Figure 6. Consequences of fiber mediated receptor masking for CRAD infection.

(A) Infectivity of receptor masked A549 cells by adenoviral vectors. A549 culture was first infected with Ad5-CRAD at a MOI 1.0. Six days later, cells were further infected with Ad5-PGK-GFP at a MOI of 10 and GFP expression was assessed 24 hr later. Data shown are the relative mean ± SD (n = 3) of the percentages of GFP⁺ cells in cultures infected by both Ad5-CRAD and Ad5-PGK-GFP compared to control cultures infected by Ad5-PGK-GFP only. (B) Adenovirus binding capacity to receptor masked cells. CAR intensity and ³⁵S-Ad5 binding capacity to cells of A549 culture at day 6 post Ad5-CRAD infection (MOI  = 1.0) relative to cells of non-infected control culture of three independent experiments are shown. (C) Supernatants from Ad5-CRAD infected A549 cells conferred tropism-specific low infectivity to fresh A549 cells. A549 cell cultures were first incubated with supernatants of Ad5-CRAD infected cultures as in Figure 3B. Following extensive washing, cells were further infected with Ad5-PGK-GFP or Ad5F35-PGK-GFP at a MOI of 10. GFP expression was measured 24 hr later. The mean ± SD (n = 3) of the percentages of GFP⁺ cells are shown. The percentages of GFP⁺ cells in cultures incubated with the indicated Ad5-CRAD infection supernatant alone were deducted from the values presented in the grey or black bars.
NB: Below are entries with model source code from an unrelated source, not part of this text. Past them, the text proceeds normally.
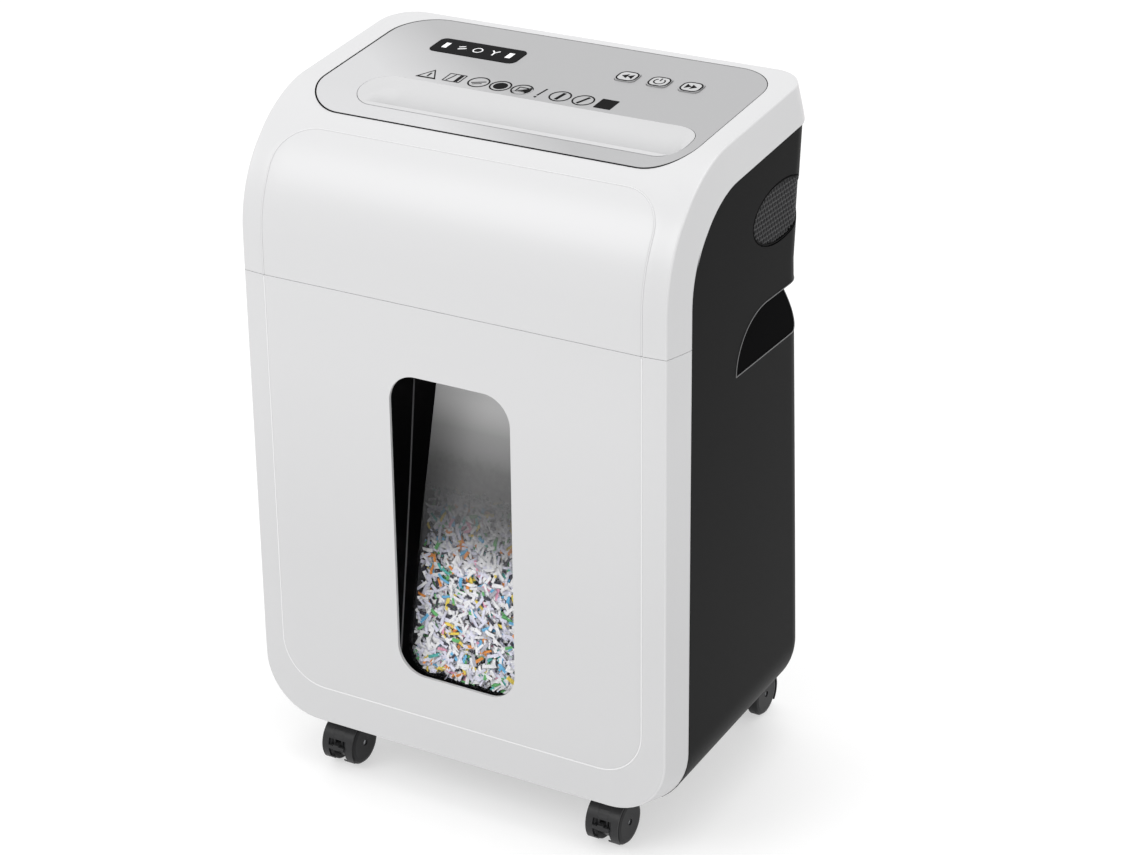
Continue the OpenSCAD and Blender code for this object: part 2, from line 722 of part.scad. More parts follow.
// First-tooth angle of gear B so that it meshes with gear A, B lying in direction a from A
function mesh_a(a, first_a, teeth_a, teeth_b) =
    a + 180 - (0.5 - teeth_a * (a - first_a) / 360) * 360 / teeth_b;
drive_first_a = 0;
rear_sync_a = 0;
front_sync_a = mesh_a(180, rear_sync_a, sync_teeth, sync_teeth);
idler_first_a = mesh_a(idler_a, drive_first_a, drive_teeth, idler_small_teeth);
motor_first_a = mesh_a(motor_a, idler_first_a, idler_big_teeth, motor_teeth);

module front_shaft_gear() color(steel) from_front()
    gear_x(sync_x, front_shaft_y, shaft_z, sync_m, sync_teeth, front_sync_a, journal_r + 0.02);
module rear_shaft_gear() color(steel) from_front()
    gear_x(sync_x, rear_shaft_y, shaft_z, sync_m, sync_teeth, rear_sync_a, journal_r + 0.02);
module drive_gear() color(steel) from_front()
    gear_x(drive_x, rear_shaft_y, shaft_z, drive_m, drive_teeth, drive_first_a, journal_r + 0.02);
module idler_gear() color([0.85, 0.85, 0.80]) from_front() {
    gear_x(motor_gear_x + gear_w - 0.5, idler_y, idler_z, drive_m, idler_small_teeth, idler_first_a,
        pin_r + fit, gear_w + 2.5);
    gear_x(motor_gear_x, idler_y, idler_z, motor_m, idler_big_teeth, idler_first_a, pin_r + fit);
}
module idler_pin() color(steel) from_front() {
    rod_x(motor_gear_x - 1.5, left_frame_x, idler_y, idler_z, pin_r);
    rod_x(drive_x + gear_w + 0.6, left_frame_x - frame_t - 0.1, idler_y, idler_z, 6.5);
}
module motor() color([0.35, 0.36, 0.38]) from_front() difference() {
    union() {
        rod_x(left_frame_x + 0.1, left_frame_x + 10, motor_y, motor_z, motor_r - 4);
        rod_x(left_frame_x + 10, left_frame_x + motor_l, motor_y, motor_z, motor_r);
        rod_x(left_frame_x + motor_l, left_frame_x + motor_l + 8, motor_y, motor_z, 12);
    }
    rod_x(left_frame_x - 1, left_frame_x + 30, motor_y, motor_z, 3 + fit);
}
module motor_pinion() color(steel) from_front() {
    gear_x(motor_gear_x, motor_y, motor_z, motor_m, motor_teeth, motor_first_a, 2.9);
    rod_x(motor_gear_x, left_frame_x + 28, motor_y, motor_z, 3);
}

// ---------------------------------------------------------------- casters

// Drawn for a stem on the z axis with the wheels trailing towards +y
module wheel_space() for (side = [0, 1]) mirror([side, 0, 0])
    rod_x(4.2, 14, caster_trail, wheel_r, wheel_r + 0.5, 64);
module hood() difference() {
    union() {
        translate([-4.2, 0, 0]) rotate([90, 0, 90]) linear_extrude(8.4) polygon(concat(
            [[-6.5, body_bottom - 2], [-6.5, 20]],
            arc_pts(caster_trail, wheel_r, 14, 200, 300, 10),
            arc_pts(caster_trail, wheel_r, wheel_r + hood_t, 0, 90, 10)));
        difference() {
            rod_x(-13.4, 13.4, caster_trail, wheel_r, wheel_r + hood_t, 64);
            translate([-20, -20, -5]) cube([40, caster_trail + 28, wheel_r + 14]);
            translate([-20, -20, -5]) cube([40, 80, 11]);
            translate([-7.6, caster_trail + 7, 8]) cube([15.2, 20, 16.5]);
            rod_x(-4.3, 4.3, caster_trail, wheel_r, wheel_r + 2, 64);
        }
        translate([0, 0, 20]) cylinder(r = 6.5, h = body_bottom - 22);
    }
    wheel_space();
    translate([0, 0, 19]) cylinder(r = stem_r - 0.02, h = 40);
    rod_x(-10, 10, caster_trail, wheel_r, axle_r + fit);
    translate([-2.6, caster_trail + 5.5, wheel_r - 6]) cube([5.2, 20, 13]);
    translate([-7.6, caster_trail + 16.5, 8]) cube([15.2, 20, 16.5]);
}
module stem() {
    translate([0, 0, 20]) cylinder(r = stem_r - 0.02, h = 20);
    translate([0, 0, 36.1]) cylinder(r = 6, h = body_bottom - 36.3);
    translate([0, 0, body_bottom]) cylinder(r = stem_r, h = socket_top - body_bottom - 3);
}
module wheel_pair() for (side = [0, 1]) mirror([side, 0, 0]) difference() {
    translate([wheel_gap / 2, caster_trail, wheel_r]) rotate([0, 90, 0]) rotate_extrude($fn = 64) polygon([
        [axle_r + 0.02, 0], [wheel_r - 1, 0], [wheel_r, 1], [wheel_r, wheel_w - 2.5],
        [wheel_r - 1.6, wheel_w - 0.6], [wheel_r - 4, wheel_w], [axle_r + 0.02, wheel_w]]);
}
module axle()
    rod_x(-wheel_gap / 2 - wheel_w + 1, wheel_gap / 2 + wheel_w - 1, caster_trail, wheel_r, axle_r);
// Brake pedal in the hood's slot: a hub on a cross pin, with a cross-shaped tread
brake_y = caster_trail + 9;
module brake_lever() {
    rod_x(-2.3, 2.3, brake_y, wheel_r + 1, 3);
    translate([-2.3, brake_y, wheel_r - 1]) cube([4.6, 11.2, 4.5]);
    translate([-7, brake_y + 9.8, wheel_r - 0.5]) cube([14, 1.4, 3]);
}

module front_left() from_front() translate([-caster_x, front_stem_y, 0]) rotate(180) children();
module front_right() from_front() translate([caster_x, front_stem_y, 0]) rotate(180) children();
module rear_left() from_front() translate([-caster_x, rear_stem_y, 0]) children();
module rear_right() from_front() translate([caster_x, rear_stem_y, 0]) children();

module front_left_caster_hood() color(black) front_left() hood();
module front_right_caster_hood() color(black) front_right() hood();
module rear_left_caster_hood() color(black) rear_left() hood();
module rear_right_caster_hood() color(black) rear_right() hood();
module front_left_caster_stem() color(steel) front_left() stem();
module front_right_caster_stem() color(steel) front_right() stem();
module rear_left_caster_stem() color(steel) rear_left() stem();
module rear_right_caster_stem() color(steel) rear_right() stem();
module front_left_caster_wheels() color(black) front_left() wheel_pair();
module front_right_caster_wheels() color(black) front_right() wheel_pair();
module rear_left_caster_wheels() color(black) rear_left() wheel_pair();
module rear_right_caster_wheels() color(black) rear_right() wheel_pair();
module front_left_caster_axle() color(steel) front_left() axle();
module front_right_caster_axle() color(steel) front_right() axle();
module rear_left_caster_axle() color(steel) rear_left() axle();
module rear_right_caster_axle() color(steel) rear_right() axle();
module front_left_brake_lever() color(black) front_left() brake_lever();
module front_right_brake_lever() color(black) front_right() brake_lever();

head_cover();
control_panel();
feed_throat();
display_window();
reverse_key();
power_key();
forward_key();
left_side_cover();
right_side_cover();
rear_cover();
left_vent_grille();
right_vent_grille();
base_plate();
bin_runners();
head_deck();
bin_front();
window_bezel();
window_pane();
bin_tub();
shredded_paper();
left_frame_plate();
right_frame_plate();
tie_rods();
shaft_bearings();
front_cutter_shaft();
rear_cutter_shaft();
front_cutter_discs();
rear_cutter_discs();
front_stripper_comb();
rear_stripper_comb();
front_shaft_gear();
rear_shaft_gear();
drive_gear();
idler_gear();
idler_pin();
motor();
motor_pinion();
circuit_board();
paper_sensor_lever();
cord_inlet();
cover_screws();
front_left_caster_hood();
front_right_caster_hood();
rear_left_caster_hood();
rear_right_caster_hood();
front_left_caster_stem();
front_right_caster_stem();
rear_left_caster_stem();
rear_right_caster_stem();
front_left_caster_wheels();
front_right_caster_wheels();
rear_left_caster_wheels();
rear_right_caster_wheels();
front_left_caster_axle();
front_right_caster_axle();
rear_left_caster_axle();
rear_right_caster_axle();
front_left_brake_lever();
front_right_brake_lever();
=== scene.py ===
from math import acos, cos, dist, hypot, pi, radians, sin, sqrt, tan
import random

import bmesh
import bpy
import numpy as np
from mathutils import Matrix, Vector, noise
from mathutils.geometry import delaunay_2d_cdt


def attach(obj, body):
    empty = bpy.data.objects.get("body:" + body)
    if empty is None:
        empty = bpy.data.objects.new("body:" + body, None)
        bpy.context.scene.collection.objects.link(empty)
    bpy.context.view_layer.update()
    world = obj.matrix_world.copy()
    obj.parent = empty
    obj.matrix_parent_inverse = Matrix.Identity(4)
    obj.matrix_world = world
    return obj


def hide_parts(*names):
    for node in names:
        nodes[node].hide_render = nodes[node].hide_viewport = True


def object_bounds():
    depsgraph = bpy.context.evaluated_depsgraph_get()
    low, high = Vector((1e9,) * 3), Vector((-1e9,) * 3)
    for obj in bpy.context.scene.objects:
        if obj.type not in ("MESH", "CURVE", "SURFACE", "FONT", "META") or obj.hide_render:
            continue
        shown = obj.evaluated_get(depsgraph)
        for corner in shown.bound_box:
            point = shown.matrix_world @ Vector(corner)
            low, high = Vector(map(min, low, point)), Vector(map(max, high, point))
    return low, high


# Sizes are millimetres unless a name ends in _m. x is to the right, y runs back from the front face, and
# z is up from the floor. s is the length up the front from the floor and back over the top. For marks, keys
# and the display it is the length up the slope from the panel's front edge. A piece's looks are keys of
# MATS, and the material numbers of its faces count through them.
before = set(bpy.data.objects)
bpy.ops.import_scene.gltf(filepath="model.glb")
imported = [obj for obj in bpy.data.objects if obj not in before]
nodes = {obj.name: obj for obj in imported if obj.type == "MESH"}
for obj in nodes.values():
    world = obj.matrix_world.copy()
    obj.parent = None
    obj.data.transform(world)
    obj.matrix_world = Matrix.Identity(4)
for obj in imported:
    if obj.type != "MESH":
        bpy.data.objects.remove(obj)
cad_box = [list(corner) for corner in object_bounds()]
MM = 0.001
FRONT_M = cad_box[0][1]

SEAM_Z = 400.0
SEAM_GAP = 0.18
HALF_W = 178.0
CREASE_X = 172.0
BAND = 26.0
ARC_Z = 428.0
HEAD_R = 98.0
SLOPE = radians(7)
ARC_LEN = HEAD_R * (pi / 2 - SLOPE)
SLOPE_Y = HEAD_R * (1 - sin(SLOPE))
SLOPE_Z = ARC_Z + HEAD_R * cos(SLOPE)
BODY_BOTTOM = 38.0
REAR_TOP_Y = 215.0
PANEL_Y0 = 49.0
PANEL_X = 1.5
PANEL_MID = PANEL_Y0 + 76.0
WINDOW_Z = (107.5, 346.5)
WINDOW_HALF = 50.0
WINDOW_R = 22.0


def row(x, y, z):
    """A point in millimetres, as a point in the row frame in metres."""
    return Vector((x * MM, FRONT_M + y * MM, z * MM))


# ---------------- materials


def new_nodes(name):
    material = bpy.data.materials.new(name)
    material.use_nodes = True
    tree = material.node_tree
    return material, tree, tree.nodes["Principled BSDF"]


def node(tree, kind, **inputs):
    """A shader node with some of its inputs set. An underscore in an input's name stands for a space."""
    made = tree.nodes.new("ShaderNode" + kind)
    for name, value in inputs.items():
        made.inputs[name.replace("_", " ")].default_value = value
    return made


def object_coords(tree):
    return node(tree, "TexCoord").outputs["Object"]


def noise_node(tree, scale, detail=2.0, stretch=(1, 1, 1)):
    """Noise in the piece's own coordinates, in cells per metre."""
    mapping = node(tree, "Mapping", Scale=stretch)
    texture = node(tree, "TexNoise", Scale=scale, Detail=detail)
    tree.links.new(object_coords(tree), mapping.inputs["Vector"])
    tree.links.new(mapping.outputs["Vector"], texture.inputs["Vector"])
    return texture.outputs["Fac"]


def range_node(tree, source, **ends):
    """Maps a value from one range to another."""
    span = node(tree, "MapRange", **ends)
    tree.links.new(source, span.inputs["Value"])
    return span.outputs["Result"]


def jitter_node(tree, source, wobble, amount):
    """Adds an amount of noise to a value."""
    total = node(tree, "Math")
    total.operation = "MULTIPLY_ADD"
    total.inputs[1].default_value = amount
    tree.links.new(wobble, total.inputs[0])
    tree.links.new(source, total.inputs[2])
    return total.outputs["Value"]


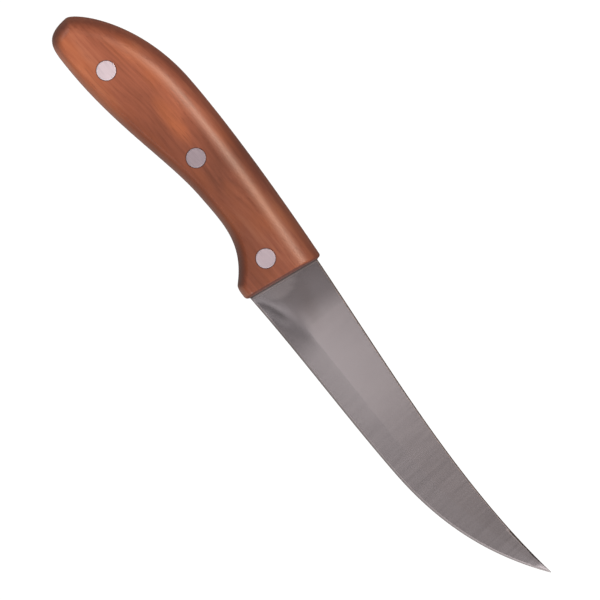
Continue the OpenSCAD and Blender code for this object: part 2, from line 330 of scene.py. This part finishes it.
def slopeCurve(x, x0, y0, slope0, x1, y1, slope1):
    width = x1 - x0
    t = (x - x0)/width
    return ((2*t**3 - 3*t*t + 1)*y0 + (t**3 - 2*t*t + t)*width*slope0
            + (3*t*t - 2*t**3)*y1 + (t**3 - t*t)*width*slope1)


def spineY(x):
    if x < 0:
        return blade["spineRise"] - 0.12*x
    return slopeCurve(x, 0, blade["spineRise"], -0.12,
                      blade["length"], blade["tipRise"] + blade["tipLand"]/2, 0.095)


def edgeY(x):
    if x < 0:
        return -blade["heelDrop"]
    if x < blade["bellyX"]:
        return slopeCurve(x, 0, -blade["heelDrop"], 0, blade["bellyX"], -blade["bellyDrop"], 0)
    return slopeCurve(x, blade["bellyX"], -blade["bellyDrop"], 0,
                      blade["length"], blade["tipRise"] - blade["tipLand"]/2, 0.68)


def bevelAt(tall):
    return (blade["bevelHeight"]**-3 + (0.6*tall)**-3)**(-1/3)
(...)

Figure 7. Extensive fiber production during CRAD treatment of xenograft tumors.

Following a single intratumoral injection of 1×10⁹ PFU CNHK500, A549 cell xenograft tumors were dissected at day 3, 7 and 10 post injection and consecutive sections were stained for fiber and hexon proteins. Representative staining of fiber and hexon proteins are shown (×200).

Figure 8. Effects of fiber overproduction and its resulting masking in CRAD cancer therapy and adenovirus propagation.

The initially infected cells secrete large amounts of fiber molecules prior to progeny virus release. Consequently, the receptors on bystander cells are masked by fiber molecules (red). Receptor masked cells cannot be efficiently infected by progeny viruses (blue) when these are released upon cell lysis. This mechanism inhibits CRAD cell killing effects, but promotes a prolonged adenovirus host co-existence.